>> Start

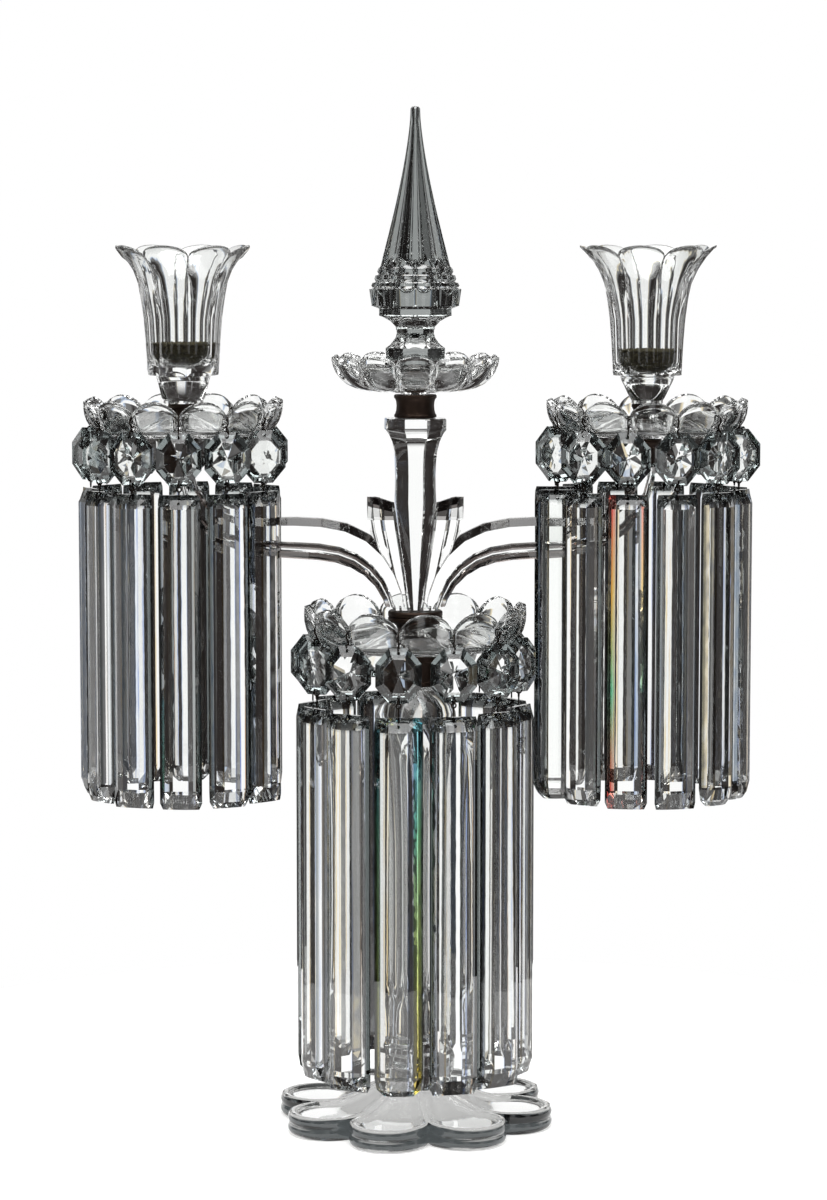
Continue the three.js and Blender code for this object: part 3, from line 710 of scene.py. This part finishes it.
# Rings and pins as bent round wire: a Geometry Nodes tree of circles and lines given a thickness
def wireTree():
    tree = bpy.data.node_groups.new("bentWires", "GeometryNodeTree")
    tree.interface.new_socket("Geometry", in_out="OUTPUT", socket_type="NodeSocketGeometry")
    for name, value in (("Wire", wires["thick"] * mm), ("Ring", wires["ring"] * mm),
                        ("Hang", wires["hang"] * mm), ("Drop", 5.6 * mm), ("Bead Height", 28 * mm),
                        ("Link", 8 * mm)):
        socket = tree.interface.new_socket(name, in_out="INPUT", socket_type="NodeSocketFloat")
        socket.default_value = value
    tree.interface.new_socket("Material", in_out="INPUT", socket_type="NodeSocketMaterial")
    source = addNode(tree, "NodeGroupInput")
    out = addNode(tree, "NodeGroupOutput")
    given = source.outputs

    def worked(operation, a, b):
        node = addNode(tree, "ShaderNodeMath", operation=operation)
        for socket, value in zip(node.inputs, (a, b)):
            if isinstance(value, (int, float)):
                socket.default_value = value
            else:
                tree.links.new(value, socket)
        return node.outputs[0]

    def vector(x, z):
        node = addNode(tree, "ShaderNodeCombineXYZ")
        for key, value in (("X", x), ("Z", z)):
            if isinstance(value, (int, float)):
                node.inputs[key].default_value = value
            else:
                tree.links.new(value, node.inputs[key])
        return node.outputs[0]

    def circle(radius, x, z, turn, tall=1.0):
        curve = addNode(tree, "GeometryNodeCurvePrimitiveCircle", {"Resolution": 20}, mode="RADIUS")
        if isinstance(radius, (int, float)):
            curve.inputs["Radius"].default_value = radius
        else:
            tree.links.new(radius, curve.inputs["Radius"])
        moved = addNode(tree, "GeometryNodeTransform", {"Rotation": turn, "Scale": (1, tall, 1)},
                        {"Geometry": curve.outputs[0], "Translation": vector(x, z)})
        return moved.outputs[0]

    def pin(x, top, bottom):
        line = addNode(tree, "GeometryNodeCurvePrimitiveLine",
                       links={"Start": vector(x, top), "End": vector(x, bottom)})
        return line.outputs[0]

    upright, across = (math.pi / 2, 0, 0), (math.pi / 2, 0, math.pi / 2)
    hang, drop, tall, link = given["Hang"], given["Drop"], given["Bead Height"], given["Link"]
    beadTop = worked("MULTIPLY", drop, -1)
    beadFoot = worked("SUBTRACT", beadTop, tall)
    prismTop = worked("SUBTRACT", beadFoot, link)
    eye, loop = wires["eye"] * mm, wires["loop"] * mm
    curves = addNode(tree, "GeometryNodeJoinGeometry")
    parts = [
        circle(given["Ring"], 0, 0, upright),
        pin(hang, worked("MULTIPLY", given["Ring"], -0.8), worked("ADD", beadTop, 0.6 * mm)),
        circle(eye, hang, worked("SUBTRACT", beadTop, 0.9 * mm), upright, 1.25),
        circle(eye, hang, worked("ADD", beadFoot, 0.8 * mm), upright, 1.3),
        circle(loop, hang, worked("SUBTRACT", beadFoot, 2.2 * mm), across),
        pin(hang, worked("SUBTRACT", beadFoot, 3.4 * mm), worked("ADD", prismTop, 0.4 * mm)),
        circle(eye, hang, worked("SUBTRACT", prismTop, 2.6 * mm), upright, 1.35),
    ]
    for part in reversed(parts):
        tree.links.new(part, curves.inputs[0])
    profile = addNode(tree, "GeometryNodeCurvePrimitiveCircle", {"Resolution": 7}, mode="RADIUS")
    tree.links.new(worked("MULTIPLY", given["Wire"], 0.5), profile.inputs["Radius"])
    tube = addNode(tree, "GeometryNodeCurveToMesh", {"Fill Caps": True},
                   {"Curve": curves.outputs[0], "Profile Curve": profile.outputs[0]})
    real = addNode(tree, "GeometryNodeRealizeInstances", links={"Geometry": tube.outputs[0]})
    coat = addNode(tree, "GeometryNodeSetMaterial",
                   links={"Geometry": real.outputs[0], "Material": given["Material"]})
    tree.links.new(coat.outputs[0], out.inputs[0])
    return tree


# The mesh a Geometry Nodes tree makes with the given inputs
def growMesh(name, tree, values, start=None):
    holder = bpy.data.objects.new(name, start or bpy.data.meshes.new(name))
    bpy.context.collection.objects.link(holder)
    grow = holder.modifiers.new("grow", "NODES")
    grow.node_group = tree
    for item in tree.interface.items_tree:
        if item.in_out == "INPUT" and item.name in values:
            grow[item.identifier] = values[item.name]
    mesh = bpy.data.meshes.new_from_object(holder.evaluated_get(bpy.context.evaluated_depsgraph_get()))
    bpy.data.objects.remove(holder)
    return mesh


def movedCopy(name, mesh, matrix):
    copy = mesh.copy()
    copy.name = name
    copy.transform(matrix)
    return placed(name, copy)


# A move given in millimetres, for a mesh in metres
def scaled(matrix):
    return Matrix.Scale(mm, 4) @ matrix @ Matrix.Scale(1 / mm, 4)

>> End

Repeat the data precisely, line by line.

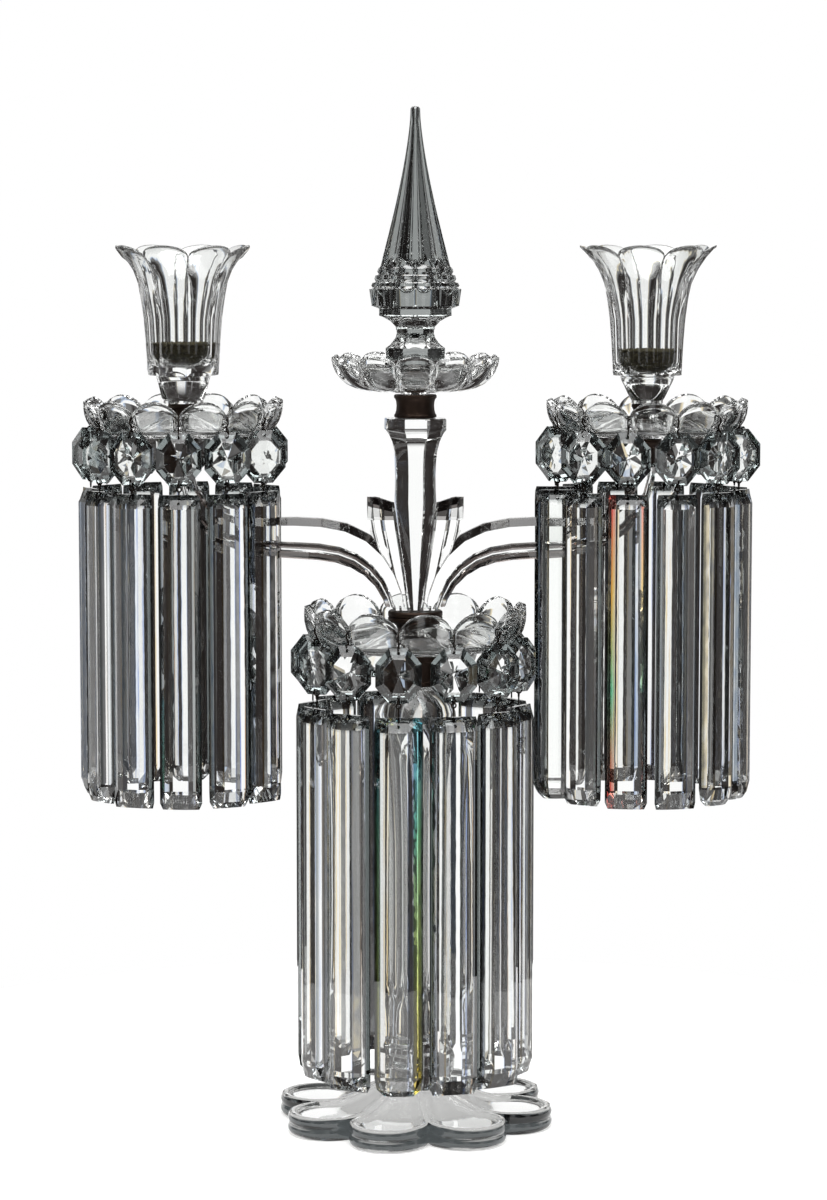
Continue the three.js and Blender code for this object: part 3, from line 710 of scene.py. This part finishes it.
# Rings and pins as bent round wire: a Geometry Nodes tree of circles and lines given a thickness
def wireTree():
    tree = bpy.data.node_groups.new("bentWires", "GeometryNodeTree")
    tree.interface.new_socket("Geometry", in_out="OUTPUT", socket_type="NodeSocketGeometry")
    for name, value in (("Wire", wires["thick"] * mm), ("Ring", wires["ring"] * mm),
                        ("Hang", wires["hang"] * mm), ("Drop", 5.6 * mm), ("Bead Height", 28 * mm),
                        ("Link", 8 * mm)):
        socket = tree.interface.new_socket(name, in_out="INPUT", socket_type="NodeSocketFloat")
        socket.default_value = value
    tree.interface.new_socket("Material", in_out="INPUT", socket_type="NodeSocketMaterial")
    source = addNode(tree, "NodeGroupInput")
    out = addNode(tree, "NodeGroupOutput")
    given = source.outputs

    def worked(operation, a, b):
        node = addNode(tree, "ShaderNodeMath", operation=operation)
        for socket, value in zip(node.inputs, (a, b)):
            if isinstance(value, (int, float)):
                socket.default_value = value
            else:
                tree.links.new(value, socket)
        return node.outputs[0]

    def vector(x, z):
        node = addNode(tree, "ShaderNodeCombineXYZ")
        for key, value in (("X", x), ("Z", z)):
            if isinstance(value, (int, float)):
                node.inputs[key].default_value = value
            else:
                tree.links.new(value, node.inputs[key])
        return node.outputs[0]

    def circle(radius, x, z, turn, tall=1.0):
        curve = addNode(tree, "GeometryNodeCurvePrimitiveCircle", {"Resolution": 20}, mode="RADIUS")
        if isinstance(radius, (int, float)):
            curve.inputs["Radius"].default_value = radius
        else:
            tree.links.new(radius, curve.inputs["Radius"])
        moved = addNode(tree, "GeometryNodeTransform", {"Rotation": turn, "Scale": (1, tall, 1)},
                        {"Geometry": curve.outputs[0], "Translation": vector(x, z)})
        return moved.outputs[0]

    def pin(x, top, bottom):
        line = addNode(tree, "GeometryNodeCurvePrimitiveLine",
                       links={"Start": vector(x, top), "End": vector(x, bottom)})
        return line.outputs[0]

    upright, across = (math.pi / 2, 0, 0), (math.pi / 2, 0, math.pi / 2)
    hang, drop, tall, link = given["Hang"], given["Drop"], given["Bead Height"], given["Link"]
    beadTop = worked("MULTIPLY", drop, -1)
    beadFoot = worked("SUBTRACT", beadTop, tall)
    prismTop = worked("SUBTRACT", beadFoot, link)
    eye, loop = wires["eye"] * mm, wires["loop"] * mm
    curves = addNode(tree, "GeometryNodeJoinGeometry")
    parts = [
        circle(given["Ring"], 0, 0, upright),
        pin(hang, worked("MULTIPLY", given["Ring"], -0.8), worked("ADD", beadTop, 0.6 * mm)),
        circle(eye, hang, worked("SUBTRACT", beadTop, 0.9 * mm), upright, 1.25),
        circle(eye, hang, worked("ADD", beadFoot, 0.8 * mm), upright, 1.3),
        circle(loop, hang, worked("SUBTRACT", beadFoot, 2.2 * mm), across),
        pin(hang, worked("SUBTRACT", beadFoot, 3.4 * mm), worked("ADD", prismTop, 0.4 * mm)),
        circle(eye, hang, worked("SUBTRACT", prismTop, 2.6 * mm), upright, 1.35),
    ]
    for part in reversed(parts):
        tree.links.new(part, curves.inputs[0])
    profile = addNode(tree, "GeometryNodeCurvePrimitiveCircle", {"Resolution": 7}, mode="RADIUS")
    tree.links.new(worked("MULTIPLY", given["Wire"], 0.5), profile.inputs["Radius"])
    tube = addNode(tree, "GeometryNodeCurveToMesh", {"Fill Caps": True},
                   {"Curve": curves.outputs[0], "Profile Curve": profile.outputs[0]})
    real = addNode(tree, "GeometryNodeRealizeInstances", links={"Geometry": tube.outputs[0]})
    coat = addNode(tree, "GeometryNodeSetMaterial",
                   links={"Geometry": real.outputs[0], "Material": given["Material"]})
    tree.links.new(coat.outputs[0], out.inputs[0])
    return tree


# The mesh a Geometry Nodes tree makes with the given inputs
def growMesh(name, tree, values, start=None):
    holder = bpy.data.objects.new(name, start or bpy.data.meshes.new(name))
    bpy.context.collection.objects.link(holder)
    grow = holder.modifiers.new("grow", "NODES")
    grow.node_group = tree
    for item in tree.interface.items_tree:
        if item.in_out == "INPUT" and item.name in values:
            grow[item.identifier] = values[item.name]
    mesh = bpy.data.meshes.new_from_object(holder.evaluated_get(bpy.context.evaluated_depsgraph_get()))
    bpy.data.objects.remove(holder)
    return mesh


def movedCopy(name, mesh, matrix):
    copy = mesh.copy()
    copy.name = name
    copy.transform(matrix)
    return placed(name, copy)


# A move given in millimetres, for a mesh in metres
def scaled(matrix):
    return Matrix.Scale(mm, 4) @ matrix @ Matrix.Scale(1 / mm, 4)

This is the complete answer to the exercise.